Of the bureau’s total staffing in fiscal 2019, approximately 44% was dedicated to supervision, enforcement and fair lending, the Consumer Financial Protection Bureau (CFPB) shows in its financial report for the period.
The report, released Friday, shows overall staffing peaked in fiscal 2017 at 1,668 and was down to 1,430 in fiscal 2019. While 44% of staffing in fiscal 2019 was for the supervision/enforcement/fair lending function, the report shows that 14% of staffing was dedicated to consumer education and engagement. Another 5% was for the bureau’s legal division. Operations got 20% of staffing; research, markets and regulation, 10%; the director, 4%; external affairs, 2%; and “other programs,” 1%.
Reporting on fiscal 2019 net costs, the bureau reported a total net cost of $621 million, of which $215.2 million (34.7%) was related to implementation and enforcement of laws; $247.6 million (39.9%) was related to fostering “operational excellence,” and $158.2 million (about 25.5%) was related to access to markets.

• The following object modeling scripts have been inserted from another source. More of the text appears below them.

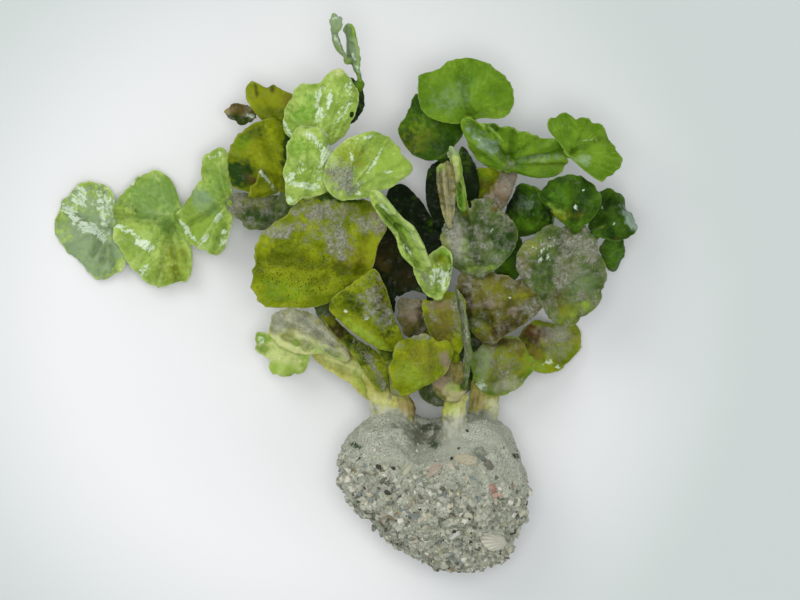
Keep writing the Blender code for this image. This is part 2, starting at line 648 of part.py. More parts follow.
def right_branch(laid):
    """From the right stem up through the crusted leaves to the far right."""
    grow(
        laid, "lower_right_inner_leaf", "stem_right", (29, -18.6), 14.4, MID_GREEN,
        flat_leaf([(25.2, -13), (28, -9.6), (32.6, -8), (36.2, -10.4), (37.8, -14.6),
                   (35.4, -18.6), (32.4, -20.5), (28.6, -21), (25.8, -18.6)],
                  cup=-0.4, wave=0.3, waves=4),
    )
    grow(
        laid, "lower_right_outer_leaf", "lower_right_inner_leaf", (35.8, -13), 6.4, OLIVE,
        flat_leaf([(35, -8.4), (38, -5.2), (41, -5.2), (43.4, -6.9), (46, -6.1), (47.1, -10),
                   (45.6, -13.8), (42.6, -16.1), (39.4, -16.3), (35.4, -14), (33, -11.4)],
                  wave=0.4, waves=5),
    )
    grow(
        laid, "right_brown_leaf", "lower_right_inner_leaf", (29.6, -9.4), 17.4, BROWN_CRUST,
        flat_leaf([(22.4, 4.4), (26, 5), (30, 3.8), (36, 2.6), (39.8, 0.4), (40.2, -2.4),
                   (37.6, -5.2), (33, -8), (28.8, -10.4), (25.2, -8), (23, -2)],
                  cup=-0.6, wave=0.4, waves=4),
    )
    grow(
        laid, "right_grey_leaf", "right_brown_leaf", (27, 4), 20.4, GREY_GREEN,
        flat_leaf([(20, 15.8), (22.2, 18), (27, 18.8), (31.4, 16.6), (34.2, 13.2), (34.6, 10.6),
                   (32.4, 6.4), (29.6, 4.2), (25.6, 3.2), (21, 5.4), (19.4, 10)],
                  cup=-0.6, wave=0.3, waves=4),
        thick=1.1,
    )
    grow(
        laid, "right_crusted_leaf", "right_brown_leaf", (39.4, -1.4), 20.0, GREY_GREEN,
        flat_leaf([(36.2, 10.6), (38.6, 12.4), (42, 13.8), (47, 13.6), (50.2, 12.2),
                   (51.1, 8.2), (52.1, 4), (51.8, -0.4), (49.6, -3.6), (45.6, -6.4),
                   (43, -6.9), (40.4, -5), (38.8, -1), (35.8, 2), (33.7, 5), (34.2, 8.6)],
                  cup=-0.8, wave=0.5, waves=4),
        thick=1.15,
    )
    grow(
        laid, "right_shiny_leaf", "right_crusted_leaf", (46, 13), 22.0, DARK_GREEN,
        flat_leaf([(37.9, 19.8), (39.4, 21.4), (42, 23), (45.2, 23.7), (48.4, 23.2), (51, 20.4),
                   (51.1, 17), (48.6, 13.8), (46, 12.3), (42.4, 14.6), (39.8, 17.4)],
                  cup=-0.8, wave=0.4, waves=4),
    )
    grow(
        laid, "right_back_leaf", "right_shiny_leaf", (41, 17.4), 15.0, DARK_GREEN,
        flat_leaf([(31.4, 14.6), (32.8, 18.8), (34.8, 22.2), (36.6, 22), (38.6, 21.2),
                   (41.4, 19), (42.4, 14.4), (40, 12), (36, 11.2), (32.8, 11.8)],
                  cup=-0.4, wave=0.3, waves=4),
    )
    grow(
        laid, "right_folded_leaf", "right_crusted_leaf", (50, 11.8), 15.0, DARK_GREEN,
        flat_leaf([(49.4, 19.6), (51.4, 21.4), (53.4, 20.6), (57, 17), (58.8, 13.8),
                   (58.6, 12.2), (56, 10.4), (51.6, 10.8), (48.6, 12), (49, 16.4)],
                  cup=-1.2, wave=0.4, waves=4),
    )
    grow(
        laid, "right_hanging_leaf", "right_folded_leaf", (53.4, 11.4), 9.0, DARK_GREEN,
        flat_leaf([(51.4, 10.4), (53.2, 11.8), (55.4, 11.6), (56.6, 9.6), (56, 6.4), (54.2, 4.4),
                   (52.2, 5.8), (50.8, 8.2)], cup=0.3),
    )
    grow(
        laid, "right_crusted_stalk", "right_grey_leaf", (29.6, 16.8), 17.6, BROWN_CRUST,
        flat_leaf([(31, 25.2), (33.2, 25.8), (34.7, 23.8), (33.8, 21), (32.6, 18.2), (31, 15.8),
                   (28.8, 15.4), (27.3, 17.2), (27.4, 19.4), (29.2, 20.8), (30.6, 22.6)],
                  cup=-0.4, wave=0.3, waves=5),
    )
    grow(
        laid, "right_olive_leaf", "right_crusted_stalk", (30.6, 22), 14.6, OLIVE,
        flat_leaf([(24.9, 22.4), (26, 24.8), (28.4, 25.6), (31, 25.2), (31.9, 22.6), (29.8, 19.6),
                   (27, 18), (25, 19)], cup=-0.3),
    )
    grow(
        laid, "upper_right_long_leaf", "right_crusted_stalk", (32.6, 25), 20.0, MID_GREEN,
        flat_leaf([(22.7, 34.8), (23.6, 31), (25.6, 27), (28, 25.2), (31, 24.2), (33, 24.6),
                   (35, 23.5), (39, 22.9), (43, 24.2), (45.3, 26.4), (44.6, 29.2), (41, 30.8),
                   (38, 31.3), (35.4, 32.7), (33.3, 32.3), (31, 33.9), (29, 33.5), (26, 35.2)],
                  cup=-0.6, wave=0.6, waves=6),
    )
    grow(
        laid, "upper_right_big_leaf", "upper_right_long_leaf", (24.6, 34.9), 19.4, MID_GREEN,
        flat_leaf([(21.4, 46.6), (24.6, 47.4), (28.2, 46.4), (30.2, 44.4), (32.4, 43.4),
                   (33.9, 39.6), (33.8, 36), (31, 34.5), (27, 35), (24.6, 33.8), (22, 33.7),
                   (18, 34.2), (14.8, 37.2), (13.9, 40.6), (15.6, 43.8), (19, 45.4)],
                  cup=-0.5, wave=0.5, waves=4),
    )
    grow(
        laid, "upper_right_outer_leaf", "upper_right_long_leaf", (44.6, 28), 22.5, MID_GREEN,
        flat_leaf([(40.2, 34.2), (41.6, 36), (43.8, 36.5), (45.6, 35.2), (48, 35.5),
                   (50.4, 34), (52.8, 30.2), (54.6, 28.5), (55.3, 26.8), (54, 23.4),
                   (51, 22.3), (47.6, 24.4), (44, 27.6), (42.4, 30.4), (40.6, 31.8)],
                  cup=-0.4, wave=0.5, waves=5),
    )
    grow(
        laid, "right_green_leaf", "right_grey_leaf", (30.6, 9.4), 16.4, DARK_GREEN,
        flat_leaf([(29.8, 12.6), (33.4, 13), (36, 9.4), (35.6, 4.6), (33.4, 2.4), (30.4, 3),
                   (28.6, 6), (28.6, 10)], cup=-0.2),
    )
    grow(
        laid, "right_tan_edge_leaf", "right_grey_leaf", (20.9, 13.4), 25.0, BROWN_CRUST,
        flat_leaf([(17.9, 24.6), (18.6, 25.9), (20.2, 25.9), (21.8, 25.4), (22.2, 22), (22, 18),
                   (21.8, 14.4), (20.9, 12.7), (19.8, 14), (19, 17.6), (18.2, 21.6)],
                  slope=(0.3, 0.0), cup=0.2),
        thick=1.1,
    )
    grow(
        laid, "right_green_edge_leaf", "right_grey_leaf", (23.6, 17), 22.4, YOUNG_GREEN,
        flat_leaf([(20.4, 28.2), (21, 29.5), (22.2, 29), (23.3, 26.6), (23.7, 22), (24.6, 17.6),
                   (23.4, 15.8), (22.2, 17), (21.9, 20.6), (21.4, 24.6)],
                  slope=(-0.3, 0.0), cup=-0.3),
    )
    grow(
        laid, "right_shade_leaf", "right_grey_leaf", (25, 17.6), 13.0, DARK_GREEN,
        flat_leaf([(23, 30), (25.6, 27.6), (26.8, 24), (26.9, 20), (26.2, 17), (24.6, 16),
                   (23.2, 16.6), (22.6, 22.6)], cup=-0.2),
    )
    grow(
        laid, "centre_under_leaf", "stem_right", (28, -16.4), 9.0, GREY_GREEN,
        flat_leaf([(17.6, -3), (23, 0.4), (29, -1), (32, -7.4), (30, -16), (26.6, -18.4),
                   (20.4, -23), (17, -23.2), (14.6, -20.6), (15.6, -14.6), (16.4, -8.4)],
                  cup=-0.5, wave=0.2, waves=3),
    )


def main():
    clear_scene()
    laid = {"holdfast": Piece(holdfast(STEMS)).widened()}
    for name, stations in STEMS.items():
        laid[name] = Piece(stem(name, stations, PALE_STEM)).widened()
    middle_branch(laid)
    left_olive_branch(laid)
    right_branch(laid)
    left_low_branch(laid)


main()
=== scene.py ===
# %% [markdown]
# # A halimeda seaweed, lying where it was put down
# Halimeda is a green seaweed that stiffens itself with chalk. Its body is a
# chain of flat, fan-shaped leaves joined by small soft joints, and it holds on
# with a ball of sand bound by fine roots. The solids of all these pieces are
# loaded first. Everything after that gives them their living surface.

# %% Load the solids
import json
import math

import bpy
import numpy as np
from mathutils import Matrix, Vector, noise
from mathutils.bvhtree import BVHTree

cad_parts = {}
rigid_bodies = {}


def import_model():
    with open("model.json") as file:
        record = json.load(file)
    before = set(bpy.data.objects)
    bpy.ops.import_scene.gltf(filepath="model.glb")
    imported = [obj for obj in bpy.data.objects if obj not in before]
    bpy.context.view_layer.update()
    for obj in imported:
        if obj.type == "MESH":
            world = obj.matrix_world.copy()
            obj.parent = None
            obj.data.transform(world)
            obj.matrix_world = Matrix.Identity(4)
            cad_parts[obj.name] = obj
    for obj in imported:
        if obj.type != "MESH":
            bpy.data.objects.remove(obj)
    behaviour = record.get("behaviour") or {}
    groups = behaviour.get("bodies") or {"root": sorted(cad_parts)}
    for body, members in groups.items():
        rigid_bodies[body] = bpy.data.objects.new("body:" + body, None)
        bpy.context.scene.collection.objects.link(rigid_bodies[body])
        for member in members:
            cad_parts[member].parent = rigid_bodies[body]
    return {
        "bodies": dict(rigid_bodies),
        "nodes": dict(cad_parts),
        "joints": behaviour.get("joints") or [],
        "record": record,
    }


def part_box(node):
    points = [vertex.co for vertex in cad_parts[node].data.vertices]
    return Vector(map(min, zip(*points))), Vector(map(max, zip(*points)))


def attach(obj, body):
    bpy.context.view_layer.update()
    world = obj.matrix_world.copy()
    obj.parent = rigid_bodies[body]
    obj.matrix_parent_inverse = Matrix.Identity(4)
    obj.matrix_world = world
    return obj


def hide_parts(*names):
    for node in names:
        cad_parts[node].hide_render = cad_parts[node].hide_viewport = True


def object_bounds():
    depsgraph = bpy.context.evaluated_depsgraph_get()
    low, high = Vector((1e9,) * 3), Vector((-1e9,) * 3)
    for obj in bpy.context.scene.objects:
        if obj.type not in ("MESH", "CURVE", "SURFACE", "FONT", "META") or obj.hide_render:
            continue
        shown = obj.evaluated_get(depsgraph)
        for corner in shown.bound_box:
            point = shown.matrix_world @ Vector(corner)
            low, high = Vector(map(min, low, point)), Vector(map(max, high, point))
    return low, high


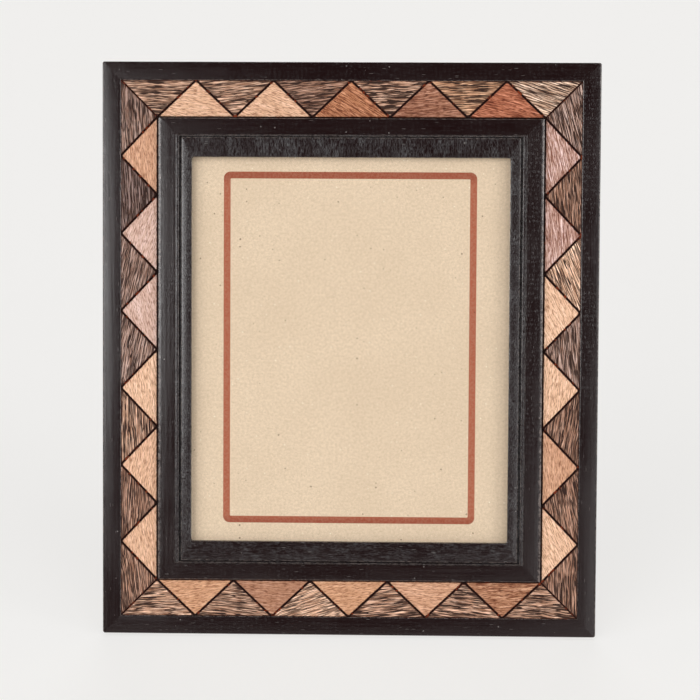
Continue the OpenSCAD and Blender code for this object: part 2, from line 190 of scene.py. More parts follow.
class Bench:
    """Places and joins the nodes of one node tree."""

    def __init__(self, tree: NodeTree) -> None:
        """Works on the given tree."""
        self.tree = tree

    def feed(self, socket: Socket, value: Value) -> None:
        """Gives a socket a value or joins it to another socket.

        Args:
            socket: The input to set.
            value: A plain value, or the output that feeds the input.
        """
        if isinstance(value, Socket):
            self.tree.links.new(value, socket)
        else:
            socket.default_value = value

    def node(self, kind: str, inputs: dict[Union[str, int], Value] | None = None,
             **settings: object) -> bpy.types.Node:
        """Adds a node.

        Args:
            kind: The node's Blender type.
            inputs: Values or outputs for its inputs, by name or number.
            **settings: The node's own properties.

        Returns:
            The new node.
        """
        made = self.tree.nodes.new(kind)
        for name, value in settings.items():
            setattr(made, name, value)
        for key, value in (inputs or {}).items():
            self.feed(made.inputs[key], value)
        return made

    def math(self, operation: str, first: Value, *others: Value) -> Socket:
        """Adds an operation on numbers.

        Args:
            operation: The Math node's operation.
            first: The first number.
            *others: The numbers that follow, taken in one after another.

        Returns:
            The result.
        """
        for other in others or (0.0,):
            step = self.node("ShaderNodeMath", {0: first, 1: other}, operation=operation)
            first = step.outputs[0]
        return first

    def plus(self, *values: Value) -> Socket:
        """Adds numbers up."""
        return self.math("ADD", *values)

    def minus(self, first: Value, second: Value) -> Socket:
        """Takes the second number from the first."""
        return self.math("SUBTRACT", first, second)

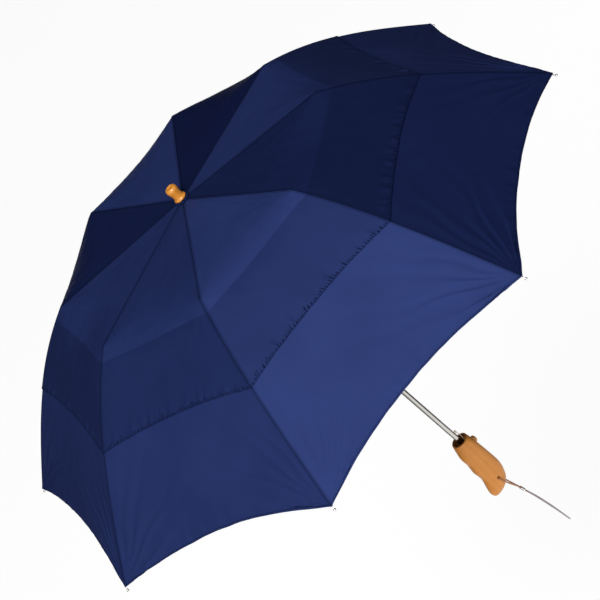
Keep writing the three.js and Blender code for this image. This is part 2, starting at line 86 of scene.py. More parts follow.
def make_camera():
    """The photograph's view, rolled because the real umbrella lies tilted and this one stands upright."""
    camera = bpy.data.objects.new("camera", bpy.data.cameras.new("camera"))
    bpy.context.scene.collection.objects.link(camera)
    back = -CAMERA_FORWARD
    right = (CAMERA_RIGHT - back * CAMERA_RIGHT.dot(back)).normalized()
    turn = Matrix((right, back.cross(right), back)).transposed().to_4x4()
    camera.matrix_world = Matrix.Translation(CAMERA_PLACE) @ turn
    camera.data.lens = CAMERA_LENS
    camera.data.sensor_width = 36
    camera.data.clip_end = 100
    bpy.context.scene.camera = camera


make_camera()


# ------------------------------------------------------------------ materials
class Nodes:
    """A material's node tree, with short calls for the nodes that the finishes share."""

    def __init__(self, name):
        self.material = bpy.data.materials.new(name)
        self.material.use_nodes = True
        self.tree = self.material.node_tree
        self.shader = self.tree.nodes["Principled BSDF"]
        self.output = self.tree.nodes["Material Output"]

    def set(self, **values):
        """Sets the shader's own sockets, named in lower case with underscores."""
        for key, value in values.items():
            self.shader.inputs[key.replace("_", " ").title().replace("Ior", "IOR")].default_value = value
        return self

    def add(self, kind, **settings):
        node = self.tree.nodes.new(kind)
        for key, value in settings.items():
            setattr(node, key, value)
        return node

    def link(self, source, target):
        self.tree.links.new(source, target)

    def feed(self, node, name, value):
        """Puts a number or another node's output into a socket."""
        socket = node.inputs[name]
        if isinstance(value, bpy.types.NodeSocket):
            self.link(value, socket)
        else:
            socket.default_value = value

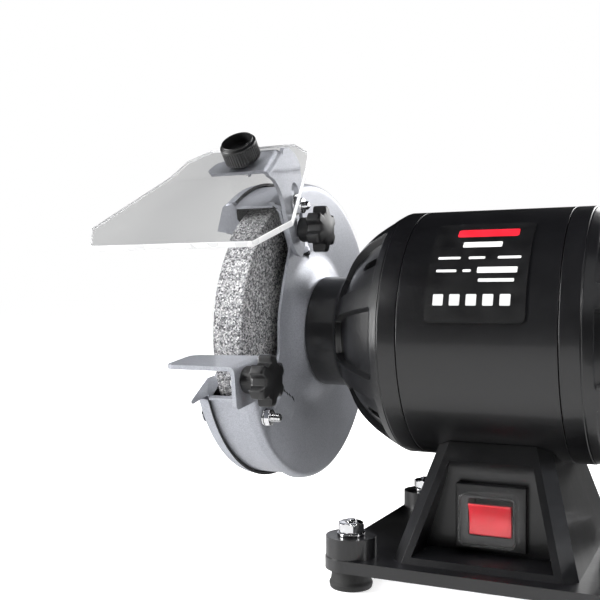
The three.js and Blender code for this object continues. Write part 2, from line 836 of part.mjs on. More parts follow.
function eyeShield() {
  const half = shieldSheet / 2;
  const bend = Math.tan(radians((shieldTopSlope - shieldMainSlope) / 2)) * half;
  const side = outline([
    onMain(shieldMainLength, half), onTop(bend, half), onTop(shieldTopLength, half),
    onTop(shieldTopLength, -half), onTop(-bend, -half), onMain(shieldMainLength, -half),
  ]);
  const sheet = prism(side, "x", shieldCentre - shieldWidest - 5, shieldCentre + shieldWidest + 5);
  const frontY = onMain(shieldMainLength, 0)[0] - 3;
  const cornerY = onMain(shieldMainLength - shieldCornerLength, 0)[0];
  const backY = onTop(shieldTopLength, 0)[0];
  const topStations = shieldWidths.map(([share, width]) => [backY - share * (backY - shieldCrease.y), width]);
  const stations = [
    [frontY, shieldFrontWidth],
    [cornerY, shieldWidest],
    ...topStations.reverse(),
    [backY + 3, shieldWidths[0][1]],
  ];
  const plan = outline([
    ...stations.map(([y, width]) => [shieldCentre + width, y]),
    ...stations.slice().reverse().map(([y, width]) => [shieldCentre - width, y]),
  ]);
  const hole = standOnTop(post(0, 0, -10, 10, knurlStudRadius + boltClearance), shieldCentre, knobSeat, 0);
  return sheet.intersect(prism(plan, "z", 0, 3 * guardRadius)).subtract(hole);
}

// The arm's edge below the flange, as run and rise from the stud.
const armEdge = [
  [-4.5, 39.4], [1.5, 34.5], [1.2, 22], [6.5, 4], [7.5, -6], [5, -13], [2, -14.6], [-3, -13.7],
  [-8.8, -8.2], [-13.6, -0.8], [-15.8, 4.2], [-18.1, 11.6], [-22.6, 17.7], [-29, 22.6],
];

// The flange that carries the shield, at a right angle to the arm and under the shield's upper part.
function shieldFlange() {
  const start = 3.2;
  const stop = shieldTopLength - 1;
  const side = outline([
    onTop(start, flangeTop),
    onTop(stop, flangeTop),
    onTop(stop, flangeBottom),
    onTop(start, flangeBottom),
  ]);
  const backY = onTop(shieldTopLength, 0)[0] + 6;
  const frontY = shieldCrease.y - 9;
  const plan = outline([
    [armInner, frontY],
    [bracketFlangeEnd - 3, frontY],
    [bracketFlangeEnd, frontY + 14],
    [bracketFlangeEnd - 2, frontY + 19],
    [armInner + armSheet + 9, backY],
    [armInner, backY],
  ]);
  return prism(side, "x", armInner, bracketFlangeEnd).intersect(prism(plan, "z", 0, 3 * guardRadius));
}

function shieldBracket() {
  const arm = prism(outline([
    onTop(3.2, flangeTop),
    onTop(shieldTopLength + 5, flangeTop),
    ...armEdge.map(([run, rise]) => [bracketStud.y + run, bracketStud.z + rise]),
  ]), "x", armInner, armInner + armSheet);
  const nutBody = post(0, 0, 0.2 - weldNutHeight, 0.2, weldNutAcross / Math.sqrt(3), 6);
  const nut = standOnTop(nutBody, shieldCentre, knobSeat, flangeBottom);
  const studTool = post(0, 0, -12, 8, knurlStudRadius + boltClearance);
  const studHole = standOnTop(studTool, shieldCentre, knobSeat, flangeTop);
  const slots = [bracketBolt, bracketStud].map(({ y, z }) => (
    prism(slotShape([y, z], [y, z + bracketTravel], bracketSlotWidth), "x", armInner - 5, armInner + 5)
  ));
  return cutAll(union([arm, shieldFlange(), nut]), [studHole, ...slots]);
}

// Bolt and nut that hold the bracket to the pan through its upper slot.
function bracketBoltPiece() {
  const { y, z } = bracketBolt;
  const headStart = guardFace + guardSheet + gap;
  const washerEnd = armInner - gap;
  const washer = 1;
  return union([
    bar(washerEnd - 8, headStart + overshoot, bracketBoltRadius, y, z),
    bar(headStart, headStart + 1.8, 3, y, z),
    bar(washerEnd - washer, washerEnd, 5.2, y, z),
    hexBar(washerEnd - washer - smallNutHeight, washerEnd - washer / 2, smallNutAcross, y, z),
  ]);
}

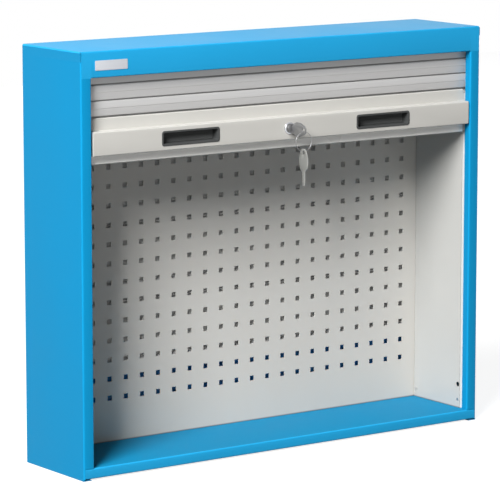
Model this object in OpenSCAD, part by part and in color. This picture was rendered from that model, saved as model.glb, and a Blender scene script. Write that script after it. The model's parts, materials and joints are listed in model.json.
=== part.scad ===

The bureau gets its funding from the Federal Reserve. For fiscal 2019, the statutory cap on transfers from the Fed to the CFPB was $678.9 million; the CFPB requested a total of $468.2 million, or a little more than two-thirds of the cap.
The Dodd-Frank Wall Street Reform and Consumer Protection Act of 2010 (Dodd-Frank) charges the bureau with ensuring that, with respect to consumer financial products and services:
- consumers are provided with timely and understandable information to make responsible decisions about financial transactions;
- consumers are protected from unfair, deceptive, or abusive acts and practices and from discrimination;
- outdated, unnecessary, or unduly burdensome regulations are regularly identified and addressed in order to reduce unwarranted regulatory burdens;
- federal consumer financial law is enforced consistently in order to promote fair competition; and
- markets for consumer financial products and services operate transparently and efficiently to facilitate access and innovation.
The act describes the bureau’s primary functions as follows:
- conducting financial education programs;
- collecting, investigating, and responding to consumer complaints;
- collecting, researching, monitoring, and publishing information relevant to the functioning of markets for consumer financial products and services to identify risks to consumers and the proper functioning of such markets;
- subject to sections 1024 through 1026, supervising covered persons for compliance with federal consumer financial law, and taking appropriate enforcement action to address violations of Federal consumer financial law;
- issuing rules, orders, and guidance implementing federal consumer financial law; and
- performing such support activities as may be necessary or useful to facilitate the other functions of the bureau.